YOUR OBJECTIVE: In the data that follows, count each line holding the string "before"; answer with the number only.

COLLECTED DATA:
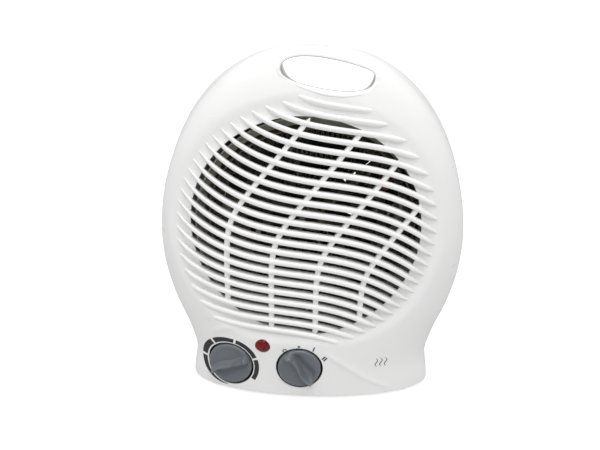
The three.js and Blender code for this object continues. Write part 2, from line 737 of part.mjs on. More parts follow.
const WIRE_R = 1.3;
const WIRES = {
  wire_supply: [[20, 29, 18], [20, 14, 12], [10, -10, 12], [-6, -26, 16], [-7, -31, 20]],
  wire_thermostat: [[-20.5, -40, 24], [-25, -38, 22], [-32, -36, 21], [-38, -36, 22], [-41, -37, 23]],
  wire_heater: [[-8, -40, 41.5], [-7, -37, 46], [-5, -32, 51], [-3, -27, 56], [-2, -23.5, 61]],
};

function wire(points) {
  const path = new THREE.CatmullRomCurve3(points.map((p) => V(...p)));
  const section = new THREE.Shape();
  section.absarc(0, 0, WIRE_R, 0, 2 * Math.PI);
  return solid(new THREE.ExtrudeGeometry(section, { steps: 8, extrudePath: path, curveSegments: 3 }));
}

// ---- Assembly --------------------------------------------------------------------------------------

const heater = new THREE.Group();
heater.position.y = CENTRE_Y;

function add(name, shape, material) {
  const mesh = new THREE.Mesh(toGeometry(shape), material);
  mesh.name = name;
  heater.add(mesh);
}

add('front_shell', frontShell(), WHITE);
add('front_grille', frontGrille(), WHITE);
add('rear_shell', rearShell(), WHITE);
add('rear_guard', rearGuard(), WHITE);
add('air_duct', duct(), SHEET);
add('motor_bracket', motorBracket(), ZINC);
add('motor_stack', motorStack(), STEEL);
add('motor_coil', motorCoil(), COPPER);
add('bearing_bridge_front', bearingBridge(-1), ZINC);
add('bearing_bridge_rear', bearingBridge(1), ZINC);
add('motor_rotor', rotor(), STEEL);
add('motor_spindle', spindle(), STEEL);
add('impeller', impeller(), BLACK);
add('heater_frame', heaterFrame(), MICA);
RIBBON_RADII.forEach((radius, i) => add(`heating_ribbon_${i + 1}`, ribbon(radius), NICHROME));
add('thermal_cutout', besideHeater(CUTOUT), PHENOLIC);
add('thermal_fuse', besideHeater(FUSE), CERAMIC);
add('selector_knob', knob(SELECTOR, -41), SLATE);
add('selector_shaft', shaftFor(SELECTOR), ZINC);
add('selector_switch', switchBody(SELECTOR, 24, 16), BLACK);
add('thermostat_knob', knob(THERMOSTAT, 69), SLATE);
add('thermostat_shaft', shaftFor(THERMOSTAT), ZINC);
add('thermostat_body', thermostatBody(THERMOSTAT, 12, 14), CERAMIC);
add('lamp_lens', lampLens(), RED);
add('lamp_body', lampBody(), CERAMIC);
add('terminal_block', terminalBlock(), CERAMIC);
add('cord_bush', cordBush(), BLACK);
Object.entries(WIRES).forEach(([name, points]) => add(name, wire(points), BLACK));
BRACKET_POSTS.forEach((degrees, i) => add(`bracket_screw_${i + 1}`, bracketScrew(degrees), ZINC));
SCREW_POINTS.forEach((point, i) => add(`case_screw_${i + 1}`, screw(point), ZINC));
FOOT_POINTS.forEach((point, i) => add(`foot_${i + 1}`, foot(point), RUBBER));

export default heater;
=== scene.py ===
# %% [markdown]
# # An upright fan convector heater
# A glossy white casing in two halves stands on four rubber feet. Its front has a round outlet
# crossed by wavy bars, a carrying hole near the top, two slate knobs and a small red lamp.
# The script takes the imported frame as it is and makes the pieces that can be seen. Lengths are
# in millimetres in the formulas and become metres when a mesh is laid.

# %% Load the frame
import math

import bpy
import numpy as np
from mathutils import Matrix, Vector


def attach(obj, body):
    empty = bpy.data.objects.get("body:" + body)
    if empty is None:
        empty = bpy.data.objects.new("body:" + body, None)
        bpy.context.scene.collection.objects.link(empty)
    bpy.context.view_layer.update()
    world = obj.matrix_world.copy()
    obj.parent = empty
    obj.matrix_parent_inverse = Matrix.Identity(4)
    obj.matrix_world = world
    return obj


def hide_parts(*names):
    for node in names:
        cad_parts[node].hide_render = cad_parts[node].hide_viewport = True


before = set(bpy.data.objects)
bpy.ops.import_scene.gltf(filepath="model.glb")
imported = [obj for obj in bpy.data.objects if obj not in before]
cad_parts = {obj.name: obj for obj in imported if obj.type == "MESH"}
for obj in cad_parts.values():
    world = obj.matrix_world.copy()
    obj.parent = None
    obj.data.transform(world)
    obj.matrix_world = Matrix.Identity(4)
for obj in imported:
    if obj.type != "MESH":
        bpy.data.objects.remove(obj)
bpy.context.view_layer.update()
bpy.ops.object.select_all(action="DESELECT")
MM = 0.001

# %% [markdown]
# ## Camera, floor and light
# The heater is seen from a little above, as it would be on the floor of a studio. The camera
# looks down 33 degrees from 0.8 m. One broad lamp hangs over it, two weak ones fill the sides,
# and an even surround keeps the white casing soft. The surround and the floor are made brighter
# for the camera than for the heater, so the ground stays white while the casing keeps its shading.

# %% Camera
TARGET = Vector((-9.3, 4.2, 114)) * MM
CAMERA_TURN = math.radians(2.5)
CAMERA_RISE = math.radians(33)
CAMERA_DISTANCE = 0.8
FOCAL_LENGTH = 65.28


def camera_place():
    flat = math.cos(CAMERA_RISE)
    away = Vector((math.sin(CAMERA_TURN) * flat, -math.cos(CAMERA_TURN) * flat, math.sin(CAMERA_RISE)))
    return TARGET + away * CAMERA_DISTANCE


bpy.ops.object.camera_add(location=camera_place())
camera = bpy.context.object
camera.rotation_euler = (TARGET - camera.location).to_track_quat("-Z", "Y").to_euler()
camera.data.sensor_width = 36
camera.data.lens = FOCAL_LENGTH
bpy.context.scene.camera = camera
print("camera at", [round(c, 3) for c in camera.location])

# %% Floor, surround and lamps
bpy.ops.mesh.primitive_plane_add(size=14)
floor = bpy.context.object
floor.name = "studio_floor"
LAMPS_AIM = Vector((0, 0, 0.12))
SURROUND_LIGHT, SURROUND_SEEN = 0.70, 1.2


def area_lamp(name, place, size, power):
    bpy.ops.object.light_add(type="AREA", location=place)
    lamp = bpy.context.object
    lamp.name = name
    lamp.data.size = size
    lamp.data.energy = power
    lamp.rotation_euler = (LAMPS_AIM - lamp.location).to_track_quat("-Z", "Y").to_euler()
    return lamp


area_lamp("overhead_softbox", (0.05, -0.4, 1.4), 1.0, 11.5)
area_lamp("left_fill", (-1.2, -0.5, 1.1), 0.9, 1.6)
area_lamp("right_fill", (1.2, -0.4, 1.1), 0.9, 0.9)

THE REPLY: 2